Aim:
Set down only the lines running from the one with "let shallow = 0;" to the one with "bpy.data.objects.remove(obj)", both lines included, exactly as they stand, please.

Data section:
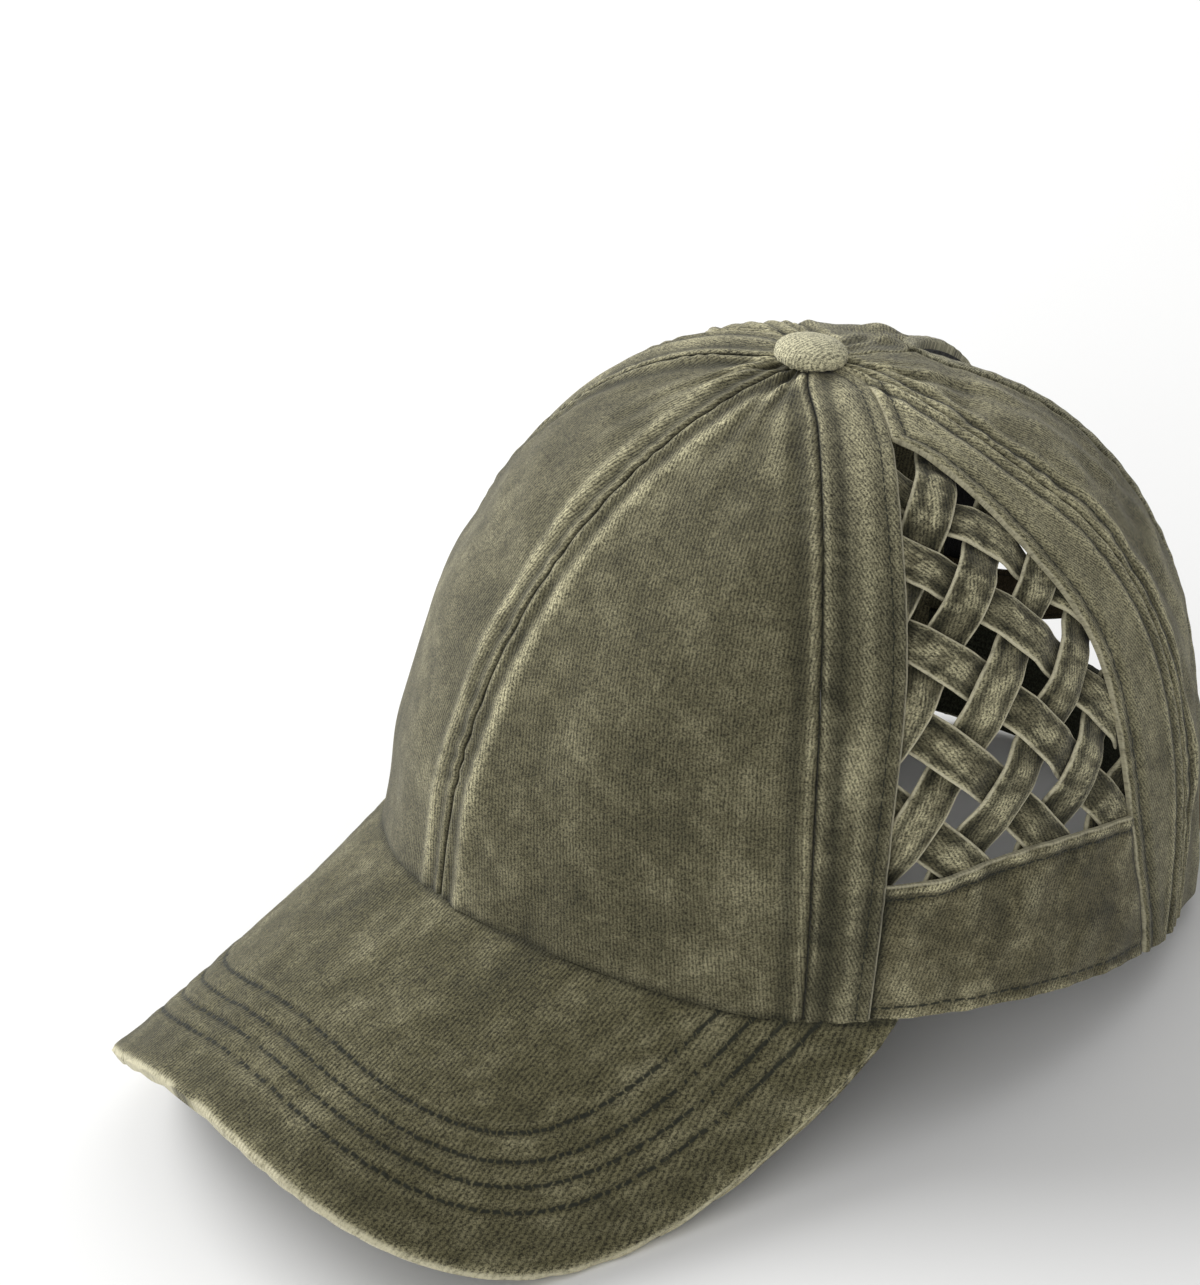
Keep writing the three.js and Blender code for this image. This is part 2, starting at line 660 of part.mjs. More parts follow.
const tabLoop = (() => {
  const outerLeg = cloth.layerGap + tab.thickness * 1.5 + tab.legGap;
  const innerLeg = cloth.layerGap + tab.thickness / 2;
  const radius = (outerLeg - innerLeg) / 2;
  const centre = (outerLeg + innerLeg) / 2;
  const path = [{ along: 0.4, out: innerLeg, nx: 0, ny: -1 }, { along: tab.width / 2, out: innerLeg, nx: 0, ny: -1 }];
  for (let k = 0; k <= 8; k += 1) {
    const a = -Math.PI / 2 + Math.PI * k / 8;
    path.push({ along: tab.width - radius - tab.thickness / 2 + radius * Math.cos(a),
      out: centre + radius * Math.sin(a), nx: Math.cos(a), ny: Math.sin(a) });
  }
  path.push({ along: tab.width / 2, out: outerLeg, nx: 0, ny: 1 }, { along: 0.4, out: outerLeg, nx: 0, ny: 1 });
  return path;
})();
solid('leather_tab', colours.leather, tabLoop.length - 1, 2, (u, v, face, i) => {
  const p = tabLoop[i];
  const side = face ? -tab.thickness / 2 : tab.thickness / 2;
  const share = shareOfHeight(mix(tab.bottom, tab.top, v));
  const step = crownPoint(strapFrom + 0.5, share).distanceTo(crownPoint(strapFrom - 0.5, share));
  const along = p.along + p.nx * side;
  return skin(strapFrom + along / step, share, -(p.out + p.ny * side));
}, 0.7);

// Covered button with its stem

const stemRadius = cloth.buttonHole - button.stemGap;
const seat = cloth.layerGap;
const domePoints = [new THREE.Vector2(0, -cloth.thickness), new THREE.Vector2(stemRadius, -cloth.thickness),
  new THREE.Vector2(stemRadius, seat), new THREE.Vector2(button.radius - 0.5, seat),
  new THREE.Vector2(button.radius, seat + 0.6), new THREE.Vector2(button.radius, seat + button.rim)];
for (let k = 1; k < 5; k += 1) {
  const a = (k / 5) * Math.PI / 2;
  domePoints.push(new THREE.Vector2(button.radius * Math.cos(a),
    seat + button.rim + (button.dome - button.rim) * Math.sin(a)));
}
domePoints.push(new THREE.Vector2(0, seat + button.dome));
const buttonShape = new THREE.LatheGeometry(domePoints, 24);
buttonShape.rotateX(Math.PI / 2);
buttonShape.translate(0, -crown.apexBack, crown.height);
addGeometry('button', colours.button, buttonShape, 0.92);

// Lay the cap down on the low corners of the brim and the back of the strap

function lowest(tilt, front) {
  let low = Infinity;
  for (const mesh of group.children) {
    const p = mesh.geometry.attributes.position;
    for (let i = 0; i < p.count; i += 1) {
      const y = p.getY(i);
      if ((y < 0) === front) low = Math.min(low, p.getZ(i) * Math.cos(tilt) - y * Math.sin(tilt));
    }
  }
  return low;
}

let shallow = 0;
let steep = 30 * DEG;
for (let k = 0; k < 40; k += 1) {
  const tilt = (shallow + steep) / 2;
  if (lowest(tilt, true) < lowest(tilt, false)) shallow = tilt;
  else steep = tilt;
}
const rest = new THREE.Matrix4().makeRotationX(-steep);
const box = new THREE.Box3();
for (const mesh of group.children) {
  mesh.geometry.applyMatrix4(rest);
  mesh.geometry.computeBoundingBox();
  box.union(mesh.geometry.boundingBox);
}
const centre = box.getCenter(new THREE.Vector3());
for (const mesh of group.children) mesh.geometry.translate(-centre.x, -centre.y, -box.min.z);

export default group;
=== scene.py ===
import json
import bmesh
import bpy
import numpy as np
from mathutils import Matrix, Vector


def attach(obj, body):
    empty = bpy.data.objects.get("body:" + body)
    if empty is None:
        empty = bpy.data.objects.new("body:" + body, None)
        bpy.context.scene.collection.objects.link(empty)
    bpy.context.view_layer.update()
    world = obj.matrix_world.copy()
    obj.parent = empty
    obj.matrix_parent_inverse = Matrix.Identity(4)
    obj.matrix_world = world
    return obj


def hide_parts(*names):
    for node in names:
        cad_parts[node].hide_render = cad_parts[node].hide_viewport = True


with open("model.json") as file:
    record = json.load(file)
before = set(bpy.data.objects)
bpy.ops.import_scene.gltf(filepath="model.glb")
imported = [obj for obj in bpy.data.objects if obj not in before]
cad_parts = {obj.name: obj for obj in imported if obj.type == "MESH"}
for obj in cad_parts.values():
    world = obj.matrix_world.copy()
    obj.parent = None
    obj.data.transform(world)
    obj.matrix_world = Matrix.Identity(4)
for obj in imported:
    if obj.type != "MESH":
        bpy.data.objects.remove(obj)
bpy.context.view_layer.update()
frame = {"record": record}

# The cap is worked out in its own frame, in millimetres: rim at z = 0, brim towards -Y.
# The flat edge of the rim, which the record holds as a mount, says how that frame is tilted at rest.
crown = {"halfWidth": 88, "frontLength": 94.8, "backLength": 90.4, "height": 116.4, "apexForward": 8.9,
         "frontBulge": 1.28, "sideBulge": 0.84, "backBulge": 0.74, "rise": 0.79, "frontRound": 1.893,
         "backRound": 2.066, "buttonHole": 5.8, "archFade": 0.35, "rimEdge": (59.2, 67.35, 0.0)}
topLevel, blendLevel = 0.97, 0.85

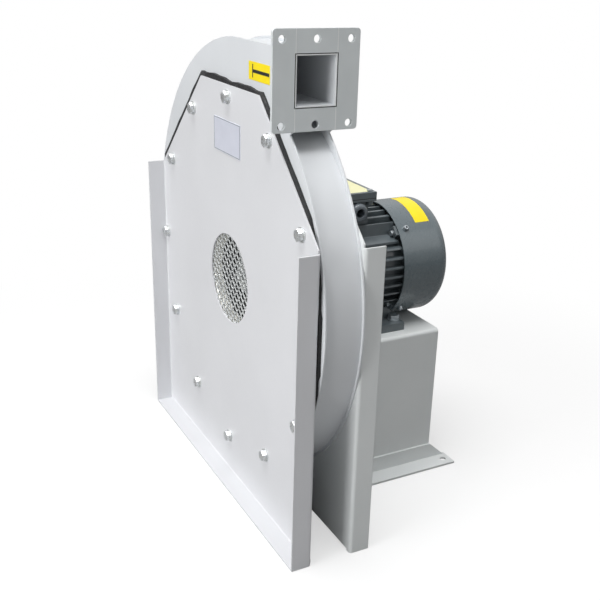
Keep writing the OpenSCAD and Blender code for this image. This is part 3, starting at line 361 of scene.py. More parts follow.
# The same enamel over drawn sheet: smoother and a little glossier
SHEET_ENAMEL = Finish("enamelled_sheet", "#606b70", "#586368", "cowl_paint", patch=45.0,
                      gloss=(0.24, 0.32), grain_size=2.4, relief=0.008, coat=0.5, edge=0.8)
# Glass filled polypropylene, moulded
MOULDED_BLACK = Finish("moulded_polypropylene", "#2a2c2f", "#232527", "black_plastic", patch=20.0,
                       gloss=(0.42, 0.55), grain_size=1.0, relief=0.012)
# Polyamide gland, moulded, a little glossy
POLYAMIDE = Finish("moulded_polyamide", "#6c7379", "#60676d", "gland_plastic", patch=12.0,
                   gloss=(0.16, 0.26), grain_size=1.2, relief=0.010)
# Phenolic terminal block
PHENOLIC = Finish("phenolic_moulding", "#3a2b23", "#30241d", "board_plastic", patch=10.0,
                  gloss=(0.30, 0.45), grain_size=0.9, relief=0.012)
# Printed vinyl, self adhesive
YELLOW_VINYL = Finish("yellow_vinyl", "#ffe714", "#f8dc06", "panel_paint", patch=25.0,
                      gloss=(0.28, 0.36), grain_size=1.0, relief=0.003)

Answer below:
let shallow = 0;
let steep = 30 * DEG;
for (let k = 0; k < 40; k += 1) {
  const tilt = (shallow + steep) / 2;
  if (lowest(tilt, true) < lowest(tilt, false)) shallow = tilt;
  else steep = tilt;
}
const rest = new THREE.Matrix4().makeRotationX(-steep);
const box = new THREE.Box3();
for (const mesh of group.children) {
  mesh.geometry.applyMatrix4(rest);
  mesh.geometry.computeBoundingBox();
  box.union(mesh.geometry.boundingBox);
}
const centre = box.getCenter(new THREE.Vector3());
for (const mesh of group.children) mesh.geometry.translate(-centre.x, -centre.y, -box.min.z);

export default group;
=== scene.py ===
import json
import bmesh
import bpy
import numpy as np
from mathutils import Matrix, Vector


def attach(obj, body):
    empty = bpy.data.objects.get("body:" + body)
    if empty is None:
        empty = bpy.data.objects.new("body:" + body, None)
        bpy.context.scene.collection.objects.link(empty)
    bpy.context.view_layer.update()
    world = obj.matrix_world.copy()
    obj.parent = empty
    obj.matrix_parent_inverse = Matrix.Identity(4)
    obj.matrix_world = world
    return obj


def hide_parts(*names):
    for node in names:
        cad_parts[node].hide_render = cad_parts[node].hide_viewport = True


with open("model.json") as file:
    record = json.load(file)
before = set(bpy.data.objects)
bpy.ops.import_scene.gltf(filepath="model.glb")
imported = [obj for obj in bpy.data.objects if obj not in before]
cad_parts = {obj.name: obj for obj in imported if obj.type == "MESH"}
for obj in cad_parts.values():
    world = obj.matrix_world.copy()
    obj.parent = None
    obj.data.transform(world)
    obj.matrix_world = Matrix.Identity(4)
for obj in imported:
    if obj.type != "MESH":
        bpy.data.objects.remove(obj)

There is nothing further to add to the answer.